Task details :: Write out, exactly as given, every line from the one holding "make_table_top()" to the one holding "imported = [obj", including both.

Source excerpt ::
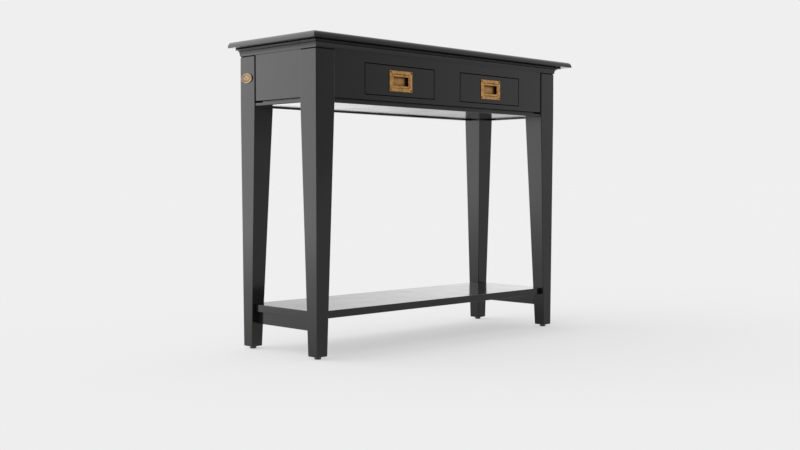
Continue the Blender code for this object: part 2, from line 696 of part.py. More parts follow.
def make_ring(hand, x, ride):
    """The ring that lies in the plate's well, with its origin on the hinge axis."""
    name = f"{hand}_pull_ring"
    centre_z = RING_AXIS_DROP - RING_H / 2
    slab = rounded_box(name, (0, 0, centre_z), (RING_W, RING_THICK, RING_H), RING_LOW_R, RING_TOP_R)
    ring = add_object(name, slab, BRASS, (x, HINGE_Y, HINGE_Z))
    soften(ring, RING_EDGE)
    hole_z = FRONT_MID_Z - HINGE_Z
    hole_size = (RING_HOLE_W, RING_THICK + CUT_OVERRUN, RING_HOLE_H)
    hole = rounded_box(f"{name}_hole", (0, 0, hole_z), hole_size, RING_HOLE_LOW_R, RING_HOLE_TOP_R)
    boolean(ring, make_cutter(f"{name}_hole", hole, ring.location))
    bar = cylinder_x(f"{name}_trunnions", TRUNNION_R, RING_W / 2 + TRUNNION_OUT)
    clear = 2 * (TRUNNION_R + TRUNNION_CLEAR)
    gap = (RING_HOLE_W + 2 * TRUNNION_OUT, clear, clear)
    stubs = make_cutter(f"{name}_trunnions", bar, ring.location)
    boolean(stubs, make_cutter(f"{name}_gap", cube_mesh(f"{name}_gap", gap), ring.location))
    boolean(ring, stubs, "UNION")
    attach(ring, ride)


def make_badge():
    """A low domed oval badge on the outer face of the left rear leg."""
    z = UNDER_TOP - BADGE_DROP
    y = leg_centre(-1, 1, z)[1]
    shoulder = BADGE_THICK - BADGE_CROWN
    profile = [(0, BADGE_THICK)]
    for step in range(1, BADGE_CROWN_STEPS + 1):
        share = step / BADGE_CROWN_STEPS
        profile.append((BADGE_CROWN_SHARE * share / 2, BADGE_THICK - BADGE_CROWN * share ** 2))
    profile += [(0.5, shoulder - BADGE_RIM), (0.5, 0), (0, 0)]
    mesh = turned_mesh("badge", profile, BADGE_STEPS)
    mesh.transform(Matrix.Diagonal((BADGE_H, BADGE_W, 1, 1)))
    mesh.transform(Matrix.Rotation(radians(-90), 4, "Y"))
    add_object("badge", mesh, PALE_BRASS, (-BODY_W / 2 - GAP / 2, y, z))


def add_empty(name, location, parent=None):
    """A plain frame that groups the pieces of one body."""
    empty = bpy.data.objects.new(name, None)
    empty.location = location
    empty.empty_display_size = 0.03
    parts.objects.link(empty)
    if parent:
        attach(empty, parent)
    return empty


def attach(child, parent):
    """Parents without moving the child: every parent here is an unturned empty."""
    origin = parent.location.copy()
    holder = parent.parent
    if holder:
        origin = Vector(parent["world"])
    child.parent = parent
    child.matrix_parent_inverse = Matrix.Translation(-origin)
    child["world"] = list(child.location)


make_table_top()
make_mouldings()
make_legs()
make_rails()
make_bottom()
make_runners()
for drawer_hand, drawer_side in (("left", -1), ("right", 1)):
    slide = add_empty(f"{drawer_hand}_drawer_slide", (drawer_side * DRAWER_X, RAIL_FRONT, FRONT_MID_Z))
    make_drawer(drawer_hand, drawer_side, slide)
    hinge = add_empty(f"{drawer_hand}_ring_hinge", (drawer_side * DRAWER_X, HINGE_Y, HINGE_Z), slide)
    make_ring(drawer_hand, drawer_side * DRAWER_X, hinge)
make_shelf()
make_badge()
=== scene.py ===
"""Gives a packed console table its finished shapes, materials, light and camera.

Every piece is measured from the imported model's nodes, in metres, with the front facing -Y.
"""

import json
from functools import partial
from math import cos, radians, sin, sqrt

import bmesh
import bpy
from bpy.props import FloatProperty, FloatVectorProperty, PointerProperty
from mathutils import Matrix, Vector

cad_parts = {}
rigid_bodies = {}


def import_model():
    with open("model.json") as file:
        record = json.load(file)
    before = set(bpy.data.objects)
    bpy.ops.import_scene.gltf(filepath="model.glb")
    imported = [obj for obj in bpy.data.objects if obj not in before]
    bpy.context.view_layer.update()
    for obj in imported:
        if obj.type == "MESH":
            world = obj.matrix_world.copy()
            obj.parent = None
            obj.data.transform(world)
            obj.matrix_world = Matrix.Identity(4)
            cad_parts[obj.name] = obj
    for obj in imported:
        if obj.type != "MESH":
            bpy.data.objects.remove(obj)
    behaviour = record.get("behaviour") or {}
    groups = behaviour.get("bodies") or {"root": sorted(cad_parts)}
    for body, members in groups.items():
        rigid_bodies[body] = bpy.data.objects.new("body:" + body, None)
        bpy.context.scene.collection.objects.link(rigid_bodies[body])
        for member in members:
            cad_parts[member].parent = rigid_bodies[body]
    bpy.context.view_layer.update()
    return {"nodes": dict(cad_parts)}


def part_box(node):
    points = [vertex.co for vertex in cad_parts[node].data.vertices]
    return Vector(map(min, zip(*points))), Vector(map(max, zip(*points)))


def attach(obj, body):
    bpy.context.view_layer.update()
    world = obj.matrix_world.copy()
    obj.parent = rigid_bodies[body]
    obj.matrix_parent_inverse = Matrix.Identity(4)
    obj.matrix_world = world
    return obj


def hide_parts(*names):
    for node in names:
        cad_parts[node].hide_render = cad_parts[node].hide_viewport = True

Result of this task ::
make_table_top()
make_mouldings()
make_legs()
make_rails()
make_bottom()
make_runners()
for drawer_hand, drawer_side in (("left", -1), ("right", 1)):
    slide = add_empty(f"{drawer_hand}_drawer_slide", (drawer_side * DRAWER_X, RAIL_FRONT, FRONT_MID_Z))
    make_drawer(drawer_hand, drawer_side, slide)
    hinge = add_empty(f"{drawer_hand}_ring_hinge", (drawer_side * DRAWER_X, HINGE_Y, HINGE_Z), slide)
    make_ring(drawer_hand, drawer_side * DRAWER_X, hinge)
make_shelf()
make_badge()
=== scene.py ===
"""Gives a packed console table its finished shapes, materials, light and camera.

Every piece is measured from the imported model's nodes, in metres, with the front facing -Y.
"""

import json
from functools import partial
from math import cos, radians, sin, sqrt

import bmesh
import bpy
from bpy.props import FloatProperty, FloatVectorProperty, PointerProperty
from mathutils import Matrix, Vector

cad_parts = {}
rigid_bodies = {}


def import_model():
    with open("model.json") as file:
        record = json.load(file)
    before = set(bpy.data.objects)
    bpy.ops.import_scene.gltf(filepath="model.glb")
    imported = [obj for obj in bpy.data.objects if obj not in before]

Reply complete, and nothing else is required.